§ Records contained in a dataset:
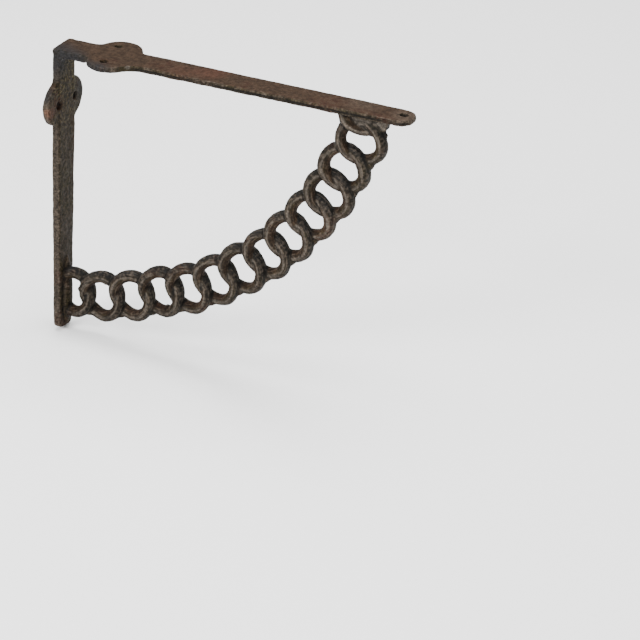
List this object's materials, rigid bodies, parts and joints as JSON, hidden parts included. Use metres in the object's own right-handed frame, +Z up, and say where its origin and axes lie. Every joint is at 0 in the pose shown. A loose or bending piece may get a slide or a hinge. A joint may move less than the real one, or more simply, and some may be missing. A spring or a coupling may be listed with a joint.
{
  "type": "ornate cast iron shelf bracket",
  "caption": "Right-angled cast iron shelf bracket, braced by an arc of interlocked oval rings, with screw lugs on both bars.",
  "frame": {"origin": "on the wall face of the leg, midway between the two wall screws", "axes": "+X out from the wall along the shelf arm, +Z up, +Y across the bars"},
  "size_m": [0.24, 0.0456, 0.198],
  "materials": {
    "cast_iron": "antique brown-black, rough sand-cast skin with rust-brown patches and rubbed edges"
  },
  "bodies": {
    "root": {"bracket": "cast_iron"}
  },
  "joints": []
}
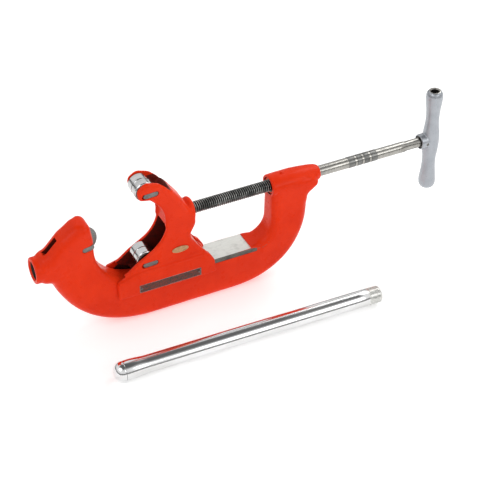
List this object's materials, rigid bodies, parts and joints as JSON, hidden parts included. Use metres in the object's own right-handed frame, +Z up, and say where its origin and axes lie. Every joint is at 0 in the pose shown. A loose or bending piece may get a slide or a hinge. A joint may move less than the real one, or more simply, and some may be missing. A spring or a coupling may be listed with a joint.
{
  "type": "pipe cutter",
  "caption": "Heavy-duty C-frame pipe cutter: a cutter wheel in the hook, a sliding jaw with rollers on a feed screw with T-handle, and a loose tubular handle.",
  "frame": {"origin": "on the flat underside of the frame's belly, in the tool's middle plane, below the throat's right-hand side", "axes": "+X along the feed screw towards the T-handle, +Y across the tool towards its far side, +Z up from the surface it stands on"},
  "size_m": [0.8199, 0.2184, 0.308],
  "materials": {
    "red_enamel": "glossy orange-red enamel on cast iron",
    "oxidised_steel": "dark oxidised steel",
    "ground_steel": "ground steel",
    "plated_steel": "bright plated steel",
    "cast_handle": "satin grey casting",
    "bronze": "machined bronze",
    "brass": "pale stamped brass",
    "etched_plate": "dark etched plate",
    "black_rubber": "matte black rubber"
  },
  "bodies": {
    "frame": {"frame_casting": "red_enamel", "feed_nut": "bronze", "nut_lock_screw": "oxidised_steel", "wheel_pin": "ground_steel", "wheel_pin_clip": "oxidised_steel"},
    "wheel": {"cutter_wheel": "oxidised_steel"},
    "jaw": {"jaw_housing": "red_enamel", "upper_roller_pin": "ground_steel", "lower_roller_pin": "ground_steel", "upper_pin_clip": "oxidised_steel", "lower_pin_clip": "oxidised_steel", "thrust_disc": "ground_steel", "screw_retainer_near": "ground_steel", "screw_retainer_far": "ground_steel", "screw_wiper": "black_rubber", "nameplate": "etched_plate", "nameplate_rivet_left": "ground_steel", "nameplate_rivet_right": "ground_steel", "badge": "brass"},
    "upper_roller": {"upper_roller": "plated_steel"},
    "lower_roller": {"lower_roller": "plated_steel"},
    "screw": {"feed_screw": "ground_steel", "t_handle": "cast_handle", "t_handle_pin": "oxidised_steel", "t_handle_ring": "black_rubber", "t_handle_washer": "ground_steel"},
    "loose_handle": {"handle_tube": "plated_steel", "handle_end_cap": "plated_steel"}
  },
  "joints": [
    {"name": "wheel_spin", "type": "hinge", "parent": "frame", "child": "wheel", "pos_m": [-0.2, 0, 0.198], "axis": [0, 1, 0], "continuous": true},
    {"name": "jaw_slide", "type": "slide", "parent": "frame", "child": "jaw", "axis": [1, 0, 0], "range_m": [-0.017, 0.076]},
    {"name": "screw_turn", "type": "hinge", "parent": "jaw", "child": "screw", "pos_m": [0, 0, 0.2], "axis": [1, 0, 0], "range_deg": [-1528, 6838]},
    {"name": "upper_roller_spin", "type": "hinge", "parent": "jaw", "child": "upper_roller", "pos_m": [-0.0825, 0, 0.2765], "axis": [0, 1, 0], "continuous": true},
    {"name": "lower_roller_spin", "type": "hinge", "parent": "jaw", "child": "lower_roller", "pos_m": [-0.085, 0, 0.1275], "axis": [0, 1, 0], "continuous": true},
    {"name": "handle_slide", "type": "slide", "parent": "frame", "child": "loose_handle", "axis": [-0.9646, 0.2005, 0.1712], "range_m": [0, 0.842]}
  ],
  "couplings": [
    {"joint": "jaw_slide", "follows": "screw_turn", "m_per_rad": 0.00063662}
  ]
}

§ WHAT YOU SHOULD DO: Write the material out again word for word.

§ PROBLEM SOLUTION:
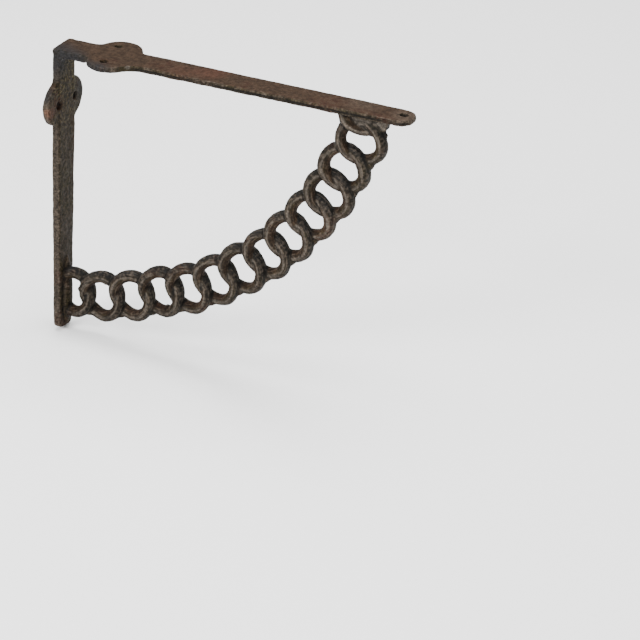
List this object's materials, rigid bodies, parts and joints as JSON, hidden parts included. Use metres in the object's own right-handed frame, +Z up, and say where its origin and axes lie. Every joint is at 0 in the pose shown. A loose or bending piece may get a slide or a hinge. A joint may move less than the real one, or more simply, and some may be missing. A spring or a coupling may be listed with a joint.
{
  "type": "ornate cast iron shelf bracket",
  "caption": "Right-angled cast iron shelf bracket, braced by an arc of interlocked oval rings, with screw lugs on both bars.",
  "frame": {"origin": "on the wall face of the leg, midway between the two wall screws", "axes": "+X out from the wall along the shelf arm, +Z up, +Y across the bars"},
  "size_m": [0.24, 0.0456, 0.198],
  "materials": {
    "cast_iron": "antique brown-black, rough sand-cast skin with rust-brown patches and rubbed edges"
  },
  "bodies": {
    "root": {"bracket": "cast_iron"}
  },
  "joints": []
}
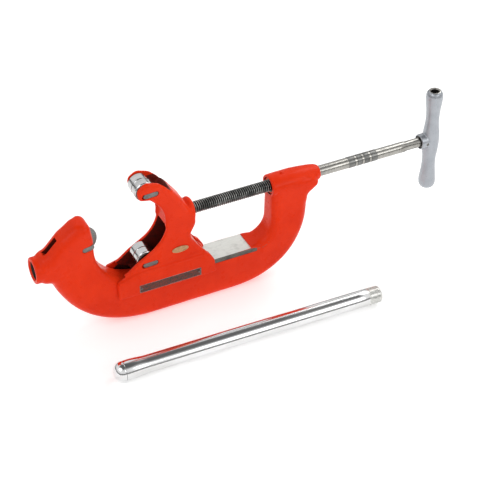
List this object's materials, rigid bodies, parts and joints as JSON, hidden parts included. Use metres in the object's own right-handed frame, +Z up, and say where its origin and axes lie. Every joint is at 0 in the pose shown. A loose or bending piece may get a slide or a hinge. A joint may move less than the real one, or more simply, and some may be missing. A spring or a coupling may be listed with a joint.
{
  "type": "pipe cutter",
  "caption": "Heavy-duty C-frame pipe cutter: a cutter wheel in the hook, a sliding jaw with rollers on a feed screw with T-handle, and a loose tubular handle.",
  "frame": {"origin": "on the flat underside of the frame's belly, in the tool's middle plane, below the throat's right-hand side", "axes": "+X along the feed screw towards the T-handle, +Y across the tool towards its far side, +Z up from the surface it stands on"},
  "size_m": [0.8199, 0.2184, 0.308],
  "materials": {
    "red_enamel": "glossy orange-red enamel on cast iron",
    "oxidised_steel": "dark oxidised steel",
    "ground_steel": "ground steel",
    "plated_steel": "bright plated steel",
    "cast_handle": "satin grey casting",
    "bronze": "machined bronze",
    "brass": "pale stamped brass",
    "etched_plate": "dark etched plate",
    "black_rubber": "matte black rubber"
  },
  "bodies": {
    "frame": {"frame_casting": "red_enamel", "feed_nut": "bronze", "nut_lock_screw": "oxidised_steel", "wheel_pin": "ground_steel", "wheel_pin_clip": "oxidised_steel"},
    "wheel": {"cutter_wheel": "oxidised_steel"},
    "jaw": {"jaw_housing": "red_enamel", "upper_roller_pin": "ground_steel", "lower_roller_pin": "ground_steel", "upper_pin_clip": "oxidised_steel", "lower_pin_clip": "oxidised_steel", "thrust_disc": "ground_steel", "screw_retainer_near": "ground_steel", "screw_retainer_far": "ground_steel", "screw_wiper": "black_rubber", "nameplate": "etched_plate", "nameplate_rivet_left": "ground_steel", "nameplate_rivet_right": "ground_steel", "badge": "brass"},
    "upper_roller": {"upper_roller": "plated_steel"},
    "lower_roller": {"lower_roller": "plated_steel"},
    "screw": {"feed_screw": "ground_steel", "t_handle": "cast_handle", "t_handle_pin": "oxidised_steel", "t_handle_ring": "black_rubber", "t_handle_washer": "ground_steel"},
    "loose_handle": {"handle_tube": "plated_steel", "handle_end_cap": "plated_steel"}
  },
  "joints": [
    {"name": "wheel_spin", "type": "hinge", "parent": "frame", "child": "wheel", "pos_m": [-0.2, 0, 0.198], "axis": [0, 1, 0], "continuous": true},
    {"name": "jaw_slide", "type": "slide", "parent": "frame", "child": "jaw", "axis": [1, 0, 0], "range_m": [-0.017, 0.076]},
    {"name": "screw_turn", "type": "hinge", "parent": "jaw", "child": "screw", "pos_m": [0, 0, 0.2], "axis": [1, 0, 0], "range_deg": [-1528, 6838]},
    {"name": "upper_roller_spin", "type": "hinge", "parent": "jaw", "child": "upper_roller", "pos_m": [-0.0825, 0, 0.2765], "axis": [0, 1, 0], "continuous": true},
    {"name": "lower_roller_spin", "type": "hinge", "parent": "jaw", "child": "lower_roller", "pos_m": [-0.085, 0, 0.1275], "axis": [0, 1, 0], "continuous": true},
    {"name": "handle_slide", "type": "slide", "parent": "frame", "child": "loose_handle", "axis": [-0.9646, 0.2005, 0.1712], "range_m": [0, 0.842]}
  ],
  "couplings": [
    {"joint": "jaw_slide", "follows": "screw_turn", "m_per_rad": 0.00063662}
  ]
}